*Aim*: Print the lines beginning with the one that contains "body = blended_body()" and ending with the one that contains "obj.parent = empty", exactly, both included, and no other lines.

*Supplied data*:
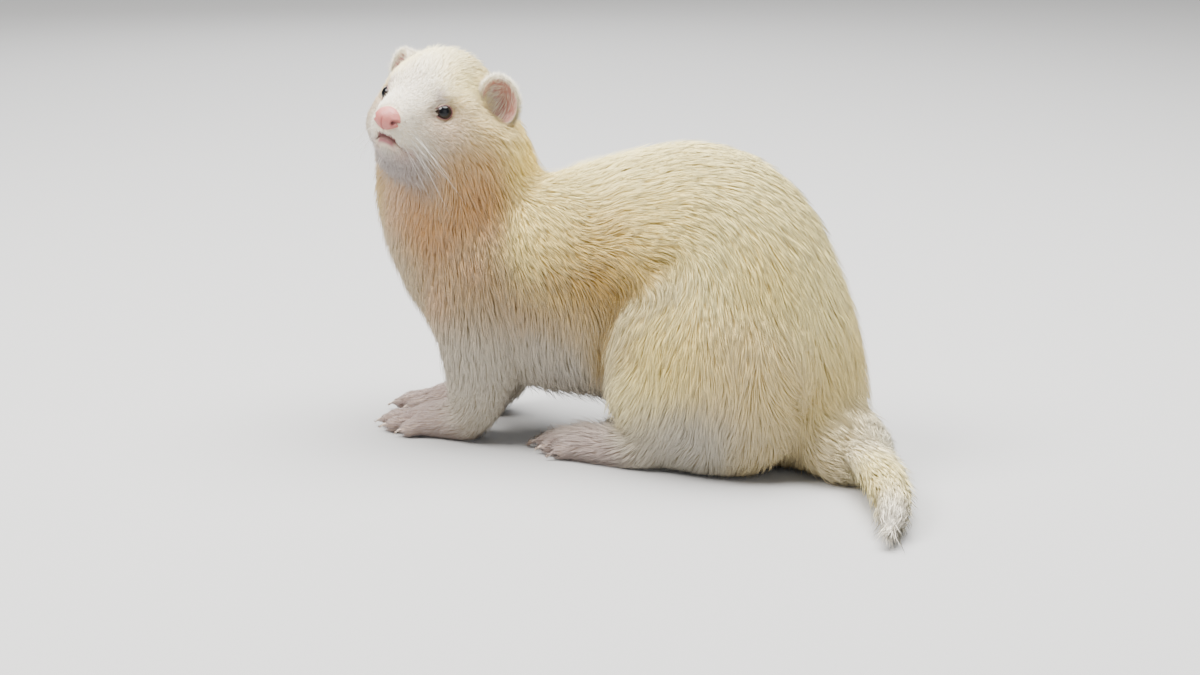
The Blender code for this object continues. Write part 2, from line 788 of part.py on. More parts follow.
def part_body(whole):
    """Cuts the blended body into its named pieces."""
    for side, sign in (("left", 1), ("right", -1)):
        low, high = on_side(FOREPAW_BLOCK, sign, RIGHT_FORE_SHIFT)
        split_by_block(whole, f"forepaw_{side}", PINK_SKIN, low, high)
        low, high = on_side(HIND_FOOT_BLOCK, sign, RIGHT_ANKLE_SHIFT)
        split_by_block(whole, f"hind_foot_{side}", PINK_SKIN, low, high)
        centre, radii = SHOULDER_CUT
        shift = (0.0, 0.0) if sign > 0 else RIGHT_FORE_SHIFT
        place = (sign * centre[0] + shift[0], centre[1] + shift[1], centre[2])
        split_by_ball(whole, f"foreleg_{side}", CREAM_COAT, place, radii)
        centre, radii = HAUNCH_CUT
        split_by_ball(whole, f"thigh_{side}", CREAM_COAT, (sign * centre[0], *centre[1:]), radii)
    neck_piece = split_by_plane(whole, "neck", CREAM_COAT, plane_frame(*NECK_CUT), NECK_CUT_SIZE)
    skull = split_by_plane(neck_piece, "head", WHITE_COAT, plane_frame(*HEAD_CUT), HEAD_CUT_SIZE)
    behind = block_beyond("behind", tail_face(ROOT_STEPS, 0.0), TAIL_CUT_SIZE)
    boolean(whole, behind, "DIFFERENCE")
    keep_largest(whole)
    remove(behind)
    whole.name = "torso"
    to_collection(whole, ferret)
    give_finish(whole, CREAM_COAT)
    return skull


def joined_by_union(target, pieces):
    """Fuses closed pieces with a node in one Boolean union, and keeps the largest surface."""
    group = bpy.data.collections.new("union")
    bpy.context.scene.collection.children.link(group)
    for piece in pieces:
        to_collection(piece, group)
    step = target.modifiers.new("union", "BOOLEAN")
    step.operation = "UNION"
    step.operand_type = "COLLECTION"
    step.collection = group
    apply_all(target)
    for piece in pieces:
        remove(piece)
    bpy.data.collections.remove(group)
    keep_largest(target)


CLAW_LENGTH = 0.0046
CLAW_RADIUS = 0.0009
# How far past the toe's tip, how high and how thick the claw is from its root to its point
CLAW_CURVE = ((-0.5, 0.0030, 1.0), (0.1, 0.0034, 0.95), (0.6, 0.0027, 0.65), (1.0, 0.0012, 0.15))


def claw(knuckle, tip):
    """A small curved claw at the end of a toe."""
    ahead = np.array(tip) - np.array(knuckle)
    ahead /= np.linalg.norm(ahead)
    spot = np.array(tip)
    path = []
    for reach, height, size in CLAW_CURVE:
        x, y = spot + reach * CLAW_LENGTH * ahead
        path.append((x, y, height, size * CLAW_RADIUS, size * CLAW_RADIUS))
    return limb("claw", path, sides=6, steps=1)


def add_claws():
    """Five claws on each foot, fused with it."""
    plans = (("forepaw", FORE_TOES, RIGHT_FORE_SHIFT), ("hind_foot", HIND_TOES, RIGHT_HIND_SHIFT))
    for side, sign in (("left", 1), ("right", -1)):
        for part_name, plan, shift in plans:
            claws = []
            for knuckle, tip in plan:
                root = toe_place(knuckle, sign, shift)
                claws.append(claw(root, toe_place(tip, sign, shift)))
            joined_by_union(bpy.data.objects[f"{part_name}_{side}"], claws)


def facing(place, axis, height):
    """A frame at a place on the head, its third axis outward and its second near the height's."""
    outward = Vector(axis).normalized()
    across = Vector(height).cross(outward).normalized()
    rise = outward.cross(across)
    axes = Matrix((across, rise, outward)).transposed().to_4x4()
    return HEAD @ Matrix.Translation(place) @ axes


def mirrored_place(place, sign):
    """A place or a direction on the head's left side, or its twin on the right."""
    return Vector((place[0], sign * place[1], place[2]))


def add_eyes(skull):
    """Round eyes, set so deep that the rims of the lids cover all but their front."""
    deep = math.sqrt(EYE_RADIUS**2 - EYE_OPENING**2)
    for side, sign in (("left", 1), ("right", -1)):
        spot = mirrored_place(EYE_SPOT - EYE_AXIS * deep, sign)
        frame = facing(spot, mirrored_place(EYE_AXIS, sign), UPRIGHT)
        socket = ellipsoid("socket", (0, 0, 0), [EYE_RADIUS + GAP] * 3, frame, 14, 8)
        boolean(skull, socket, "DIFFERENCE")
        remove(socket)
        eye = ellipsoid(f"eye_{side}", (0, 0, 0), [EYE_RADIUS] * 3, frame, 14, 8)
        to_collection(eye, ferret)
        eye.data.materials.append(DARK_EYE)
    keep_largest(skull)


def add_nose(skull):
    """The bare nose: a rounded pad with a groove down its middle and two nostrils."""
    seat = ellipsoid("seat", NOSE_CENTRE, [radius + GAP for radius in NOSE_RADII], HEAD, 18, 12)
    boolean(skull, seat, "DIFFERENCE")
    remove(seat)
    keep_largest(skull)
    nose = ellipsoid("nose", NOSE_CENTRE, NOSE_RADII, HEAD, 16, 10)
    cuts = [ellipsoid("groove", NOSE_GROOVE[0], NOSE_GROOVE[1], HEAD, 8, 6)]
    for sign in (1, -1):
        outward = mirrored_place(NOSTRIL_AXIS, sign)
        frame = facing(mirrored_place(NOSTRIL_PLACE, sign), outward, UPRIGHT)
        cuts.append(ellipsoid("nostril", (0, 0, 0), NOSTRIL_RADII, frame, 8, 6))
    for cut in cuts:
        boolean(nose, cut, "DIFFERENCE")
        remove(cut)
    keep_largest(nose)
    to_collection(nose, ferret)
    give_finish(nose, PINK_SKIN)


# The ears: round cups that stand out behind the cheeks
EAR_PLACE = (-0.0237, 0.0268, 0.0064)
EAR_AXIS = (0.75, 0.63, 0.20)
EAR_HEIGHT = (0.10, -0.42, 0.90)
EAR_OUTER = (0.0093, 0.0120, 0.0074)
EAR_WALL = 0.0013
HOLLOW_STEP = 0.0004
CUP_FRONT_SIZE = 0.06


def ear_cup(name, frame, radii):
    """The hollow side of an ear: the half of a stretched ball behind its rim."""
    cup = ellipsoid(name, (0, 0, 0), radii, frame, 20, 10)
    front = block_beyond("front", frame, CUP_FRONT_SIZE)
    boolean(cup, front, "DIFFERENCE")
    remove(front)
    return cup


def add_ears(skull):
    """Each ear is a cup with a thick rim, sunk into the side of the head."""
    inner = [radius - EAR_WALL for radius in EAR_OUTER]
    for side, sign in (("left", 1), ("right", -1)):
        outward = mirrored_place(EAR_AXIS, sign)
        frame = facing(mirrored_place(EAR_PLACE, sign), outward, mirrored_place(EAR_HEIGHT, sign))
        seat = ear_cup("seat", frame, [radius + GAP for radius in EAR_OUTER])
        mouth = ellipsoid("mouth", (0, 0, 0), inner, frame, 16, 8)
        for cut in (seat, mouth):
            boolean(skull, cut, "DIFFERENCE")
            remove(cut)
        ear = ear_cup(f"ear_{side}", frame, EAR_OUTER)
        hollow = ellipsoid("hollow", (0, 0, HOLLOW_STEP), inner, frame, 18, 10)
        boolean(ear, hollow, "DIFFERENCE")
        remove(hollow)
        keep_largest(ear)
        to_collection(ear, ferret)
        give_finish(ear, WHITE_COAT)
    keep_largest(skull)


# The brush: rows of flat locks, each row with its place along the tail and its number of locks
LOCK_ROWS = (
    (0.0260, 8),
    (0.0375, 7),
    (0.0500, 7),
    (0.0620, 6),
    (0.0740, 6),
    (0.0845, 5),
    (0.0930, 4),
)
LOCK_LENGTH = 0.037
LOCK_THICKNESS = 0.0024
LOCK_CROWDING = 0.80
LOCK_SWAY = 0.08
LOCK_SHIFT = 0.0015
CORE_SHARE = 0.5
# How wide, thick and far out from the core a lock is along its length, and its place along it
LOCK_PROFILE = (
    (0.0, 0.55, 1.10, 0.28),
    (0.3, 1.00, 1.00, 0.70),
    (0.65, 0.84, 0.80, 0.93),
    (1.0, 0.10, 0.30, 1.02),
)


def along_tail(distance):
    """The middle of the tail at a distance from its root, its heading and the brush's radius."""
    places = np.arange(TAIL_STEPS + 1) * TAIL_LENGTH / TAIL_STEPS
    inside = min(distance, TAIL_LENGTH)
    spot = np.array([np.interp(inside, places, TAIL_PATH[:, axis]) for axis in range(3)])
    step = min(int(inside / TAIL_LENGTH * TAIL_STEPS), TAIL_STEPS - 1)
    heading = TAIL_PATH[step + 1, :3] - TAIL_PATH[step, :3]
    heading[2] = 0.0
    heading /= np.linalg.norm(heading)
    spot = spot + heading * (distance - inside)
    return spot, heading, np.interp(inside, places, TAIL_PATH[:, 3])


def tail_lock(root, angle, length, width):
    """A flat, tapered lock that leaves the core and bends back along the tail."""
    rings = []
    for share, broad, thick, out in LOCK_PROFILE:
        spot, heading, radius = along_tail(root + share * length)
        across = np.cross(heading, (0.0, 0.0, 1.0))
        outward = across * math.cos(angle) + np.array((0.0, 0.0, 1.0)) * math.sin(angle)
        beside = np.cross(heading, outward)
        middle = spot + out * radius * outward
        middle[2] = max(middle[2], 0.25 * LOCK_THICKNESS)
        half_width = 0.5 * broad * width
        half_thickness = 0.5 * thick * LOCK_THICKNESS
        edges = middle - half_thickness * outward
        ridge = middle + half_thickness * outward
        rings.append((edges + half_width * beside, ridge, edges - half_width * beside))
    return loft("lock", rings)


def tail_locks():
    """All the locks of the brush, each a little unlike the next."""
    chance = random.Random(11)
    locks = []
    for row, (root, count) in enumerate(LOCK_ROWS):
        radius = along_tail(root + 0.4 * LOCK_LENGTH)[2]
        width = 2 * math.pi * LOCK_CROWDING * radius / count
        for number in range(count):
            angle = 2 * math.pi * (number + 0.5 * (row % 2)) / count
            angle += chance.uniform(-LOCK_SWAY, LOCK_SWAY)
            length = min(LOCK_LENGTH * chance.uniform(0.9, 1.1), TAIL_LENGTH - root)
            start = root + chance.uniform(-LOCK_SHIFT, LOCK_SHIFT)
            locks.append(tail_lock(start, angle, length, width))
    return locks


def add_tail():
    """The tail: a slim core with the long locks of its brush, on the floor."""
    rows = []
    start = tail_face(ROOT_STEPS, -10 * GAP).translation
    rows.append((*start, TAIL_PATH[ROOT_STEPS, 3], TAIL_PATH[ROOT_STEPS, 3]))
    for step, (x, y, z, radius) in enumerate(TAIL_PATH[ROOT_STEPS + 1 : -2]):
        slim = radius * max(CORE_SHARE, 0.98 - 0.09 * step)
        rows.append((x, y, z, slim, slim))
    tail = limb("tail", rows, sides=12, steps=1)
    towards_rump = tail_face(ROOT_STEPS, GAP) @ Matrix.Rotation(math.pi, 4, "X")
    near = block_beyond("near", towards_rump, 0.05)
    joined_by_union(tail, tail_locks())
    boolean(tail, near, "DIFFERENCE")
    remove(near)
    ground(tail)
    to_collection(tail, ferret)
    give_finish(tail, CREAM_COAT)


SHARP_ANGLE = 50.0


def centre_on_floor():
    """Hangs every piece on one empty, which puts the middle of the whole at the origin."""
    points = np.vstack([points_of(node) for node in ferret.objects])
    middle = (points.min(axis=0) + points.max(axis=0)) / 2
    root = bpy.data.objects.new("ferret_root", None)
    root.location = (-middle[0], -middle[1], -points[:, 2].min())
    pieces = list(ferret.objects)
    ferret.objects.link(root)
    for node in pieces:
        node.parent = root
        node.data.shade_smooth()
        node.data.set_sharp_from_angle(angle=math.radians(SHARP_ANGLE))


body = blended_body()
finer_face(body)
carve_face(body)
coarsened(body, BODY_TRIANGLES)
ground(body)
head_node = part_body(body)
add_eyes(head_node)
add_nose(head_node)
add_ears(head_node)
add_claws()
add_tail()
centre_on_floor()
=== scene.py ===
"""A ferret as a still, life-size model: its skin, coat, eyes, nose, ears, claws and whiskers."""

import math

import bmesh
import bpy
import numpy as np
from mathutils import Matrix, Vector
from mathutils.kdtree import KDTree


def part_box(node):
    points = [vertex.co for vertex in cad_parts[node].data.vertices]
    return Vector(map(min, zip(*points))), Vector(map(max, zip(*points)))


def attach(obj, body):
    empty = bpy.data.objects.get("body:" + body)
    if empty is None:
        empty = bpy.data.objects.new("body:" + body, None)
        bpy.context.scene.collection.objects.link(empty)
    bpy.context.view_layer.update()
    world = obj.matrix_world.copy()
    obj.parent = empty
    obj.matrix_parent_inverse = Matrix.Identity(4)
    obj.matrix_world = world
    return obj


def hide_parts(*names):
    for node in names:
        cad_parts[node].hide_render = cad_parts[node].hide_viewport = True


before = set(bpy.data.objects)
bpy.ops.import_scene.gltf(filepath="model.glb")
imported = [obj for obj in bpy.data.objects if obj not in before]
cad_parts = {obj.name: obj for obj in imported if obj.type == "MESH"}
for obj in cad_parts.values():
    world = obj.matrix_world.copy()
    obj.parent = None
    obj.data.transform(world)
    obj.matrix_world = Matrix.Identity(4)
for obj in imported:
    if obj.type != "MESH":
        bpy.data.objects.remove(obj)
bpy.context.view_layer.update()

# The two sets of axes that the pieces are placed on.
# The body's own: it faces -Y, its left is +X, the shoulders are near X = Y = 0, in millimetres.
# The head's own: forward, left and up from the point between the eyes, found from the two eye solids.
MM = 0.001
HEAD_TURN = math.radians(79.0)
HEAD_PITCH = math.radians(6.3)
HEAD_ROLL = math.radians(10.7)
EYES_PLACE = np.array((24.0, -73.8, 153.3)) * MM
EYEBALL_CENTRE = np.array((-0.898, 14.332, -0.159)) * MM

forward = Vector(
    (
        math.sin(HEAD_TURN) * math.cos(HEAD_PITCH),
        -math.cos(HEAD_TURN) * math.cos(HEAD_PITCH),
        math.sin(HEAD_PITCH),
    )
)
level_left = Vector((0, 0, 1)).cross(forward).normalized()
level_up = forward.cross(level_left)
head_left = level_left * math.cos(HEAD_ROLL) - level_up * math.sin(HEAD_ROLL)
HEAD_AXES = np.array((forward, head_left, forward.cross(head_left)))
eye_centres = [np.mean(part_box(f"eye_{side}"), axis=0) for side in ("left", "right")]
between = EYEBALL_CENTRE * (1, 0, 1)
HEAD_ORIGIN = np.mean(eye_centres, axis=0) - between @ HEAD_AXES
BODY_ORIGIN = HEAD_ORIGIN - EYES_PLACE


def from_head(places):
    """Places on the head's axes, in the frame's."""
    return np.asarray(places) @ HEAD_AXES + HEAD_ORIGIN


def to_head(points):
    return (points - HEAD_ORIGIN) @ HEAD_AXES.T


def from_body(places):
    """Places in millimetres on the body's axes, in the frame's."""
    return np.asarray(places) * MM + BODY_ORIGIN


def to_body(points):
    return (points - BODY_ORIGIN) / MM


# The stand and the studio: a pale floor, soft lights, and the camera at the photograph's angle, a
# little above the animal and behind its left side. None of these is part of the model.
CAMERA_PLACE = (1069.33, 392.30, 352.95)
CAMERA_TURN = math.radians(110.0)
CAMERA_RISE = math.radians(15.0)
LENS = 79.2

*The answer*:
body = blended_body()
finer_face(body)
carve_face(body)
coarsened(body, BODY_TRIANGLES)
ground(body)
head_node = part_body(body)
add_eyes(head_node)
add_nose(head_node)
add_ears(head_node)
add_claws()
add_tail()
centre_on_floor()
=== scene.py ===
"""A ferret as a still, life-size model: its skin, coat, eyes, nose, ears, claws and whiskers."""

import math

import bmesh
import bpy
import numpy as np
from mathutils import Matrix, Vector
from mathutils.kdtree import KDTree


def part_box(node):
    points = [vertex.co for vertex in cad_parts[node].data.vertices]
    return Vector(map(min, zip(*points))), Vector(map(max, zip(*points)))


def attach(obj, body):
    empty = bpy.data.objects.get("body:" + body)
    if empty is None:
        empty = bpy.data.objects.new("body:" + body, None)
        bpy.context.scene.collection.objects.link(empty)
    bpy.context.view_layer.update()
    world = obj.matrix_world.copy()
    obj.parent = empty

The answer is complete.